The UK Government has confirmed the ending of one of David Cameron’s flagship housing policies; Help to Buy Mortgage scheme.
While some officials have commented that it is a U-turn, researchers have highlighted that this particular part of the Help to Buy Scheme was always going to end on December 31.
In a letter sent to the Bank of England yesterday, Chancellor Philip Hammond said the scheme would not be extended past the year 2016.
In the £12bn guarantee scheme, the Government stands behind lenders running high stress 95% mortgages. This has been available to buyers of both new and secondhand properties since January 2014, but it reassures lenders instead of buyers that if the lender has to repossess the property, they will not lose out.
Other sections of the Help to Buy scheme including the equity loan scheme which is available on new builds only & the ISA bank account will continue to operate.
The loan element of this scheme is less controversial as it can only be used on new homes, which means it is linked in some way to supply, whereas the ISA scheme effectively gives additional money to people who have saved a deposit.
In the letter, Hammond said the guarantee scheme had already aided over 86,000 households and would still ‘end as planned.’
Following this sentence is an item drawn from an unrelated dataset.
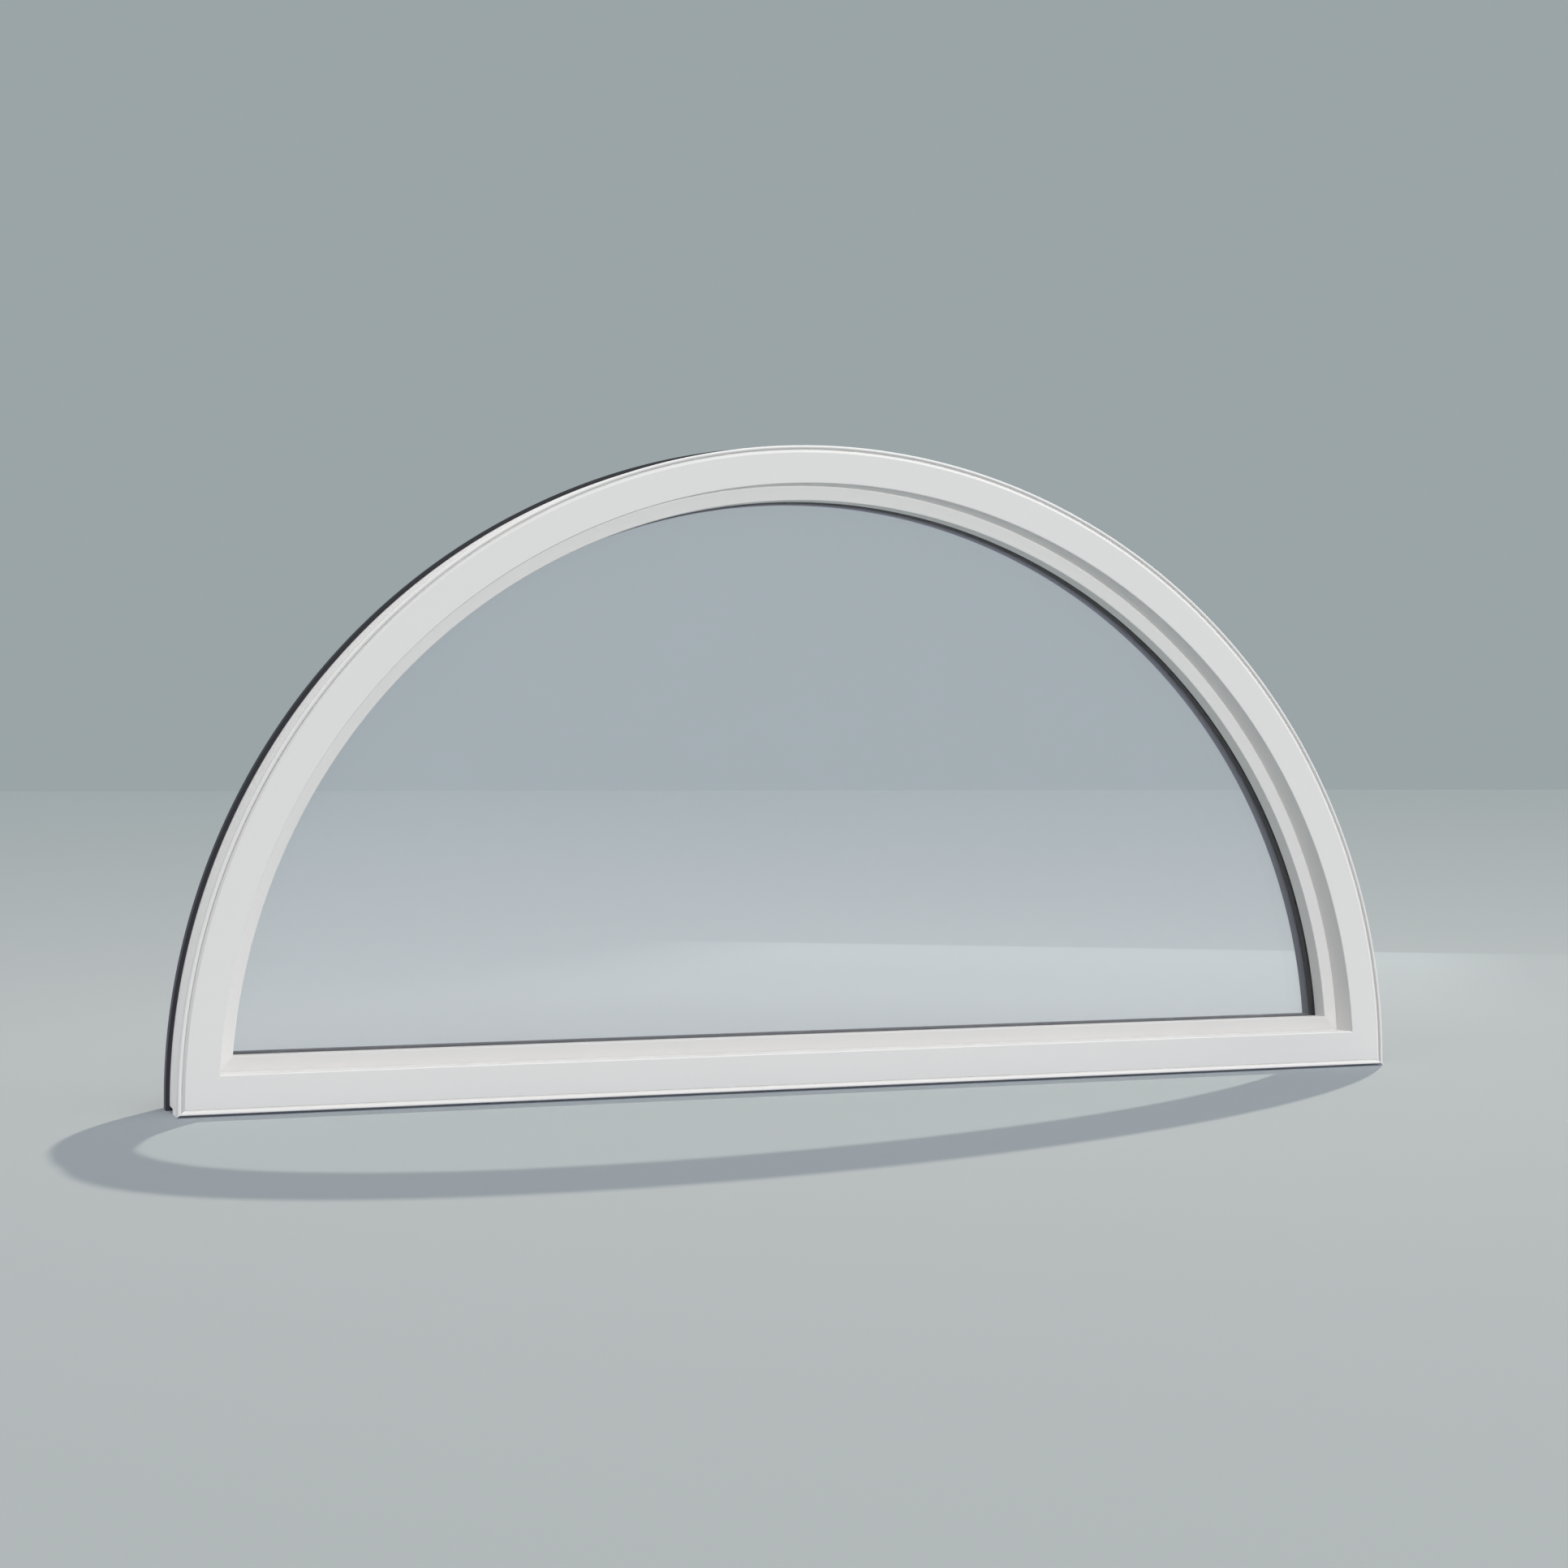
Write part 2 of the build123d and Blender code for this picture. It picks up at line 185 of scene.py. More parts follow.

Richard Sexton, director at e.surv, said: “To date, the Government has demonstrated enthusiasm in its appetite to support the housing market.”
He went on to claim: “This U-turn by the Chancellor begs the question of whether a change of emphasis is afoot. A fluid housing market is key to the overall health of the economy, and supporting first time buyers onto the property ladder is critical to achieving that.
“The early success of the scheme led many high street lenders to include higher LTV products in their offerings. With this in mind, the withdrawal of Help to Buy may not have a dramatic an impact on the market. However, lenders who made plans to include the scheme as part of their product range may now have to revise their strategies.
“It will be interesting to see how this move affects transaction levels over the coming months, and how lenders and borrowers alike react to the change.
“While the housing market is certainly on the road to recovery, we are not out of the woods yet, and the industry and the Government need to work together to ensure the market remains accessible to those looking to take their first steps onto the ladder.”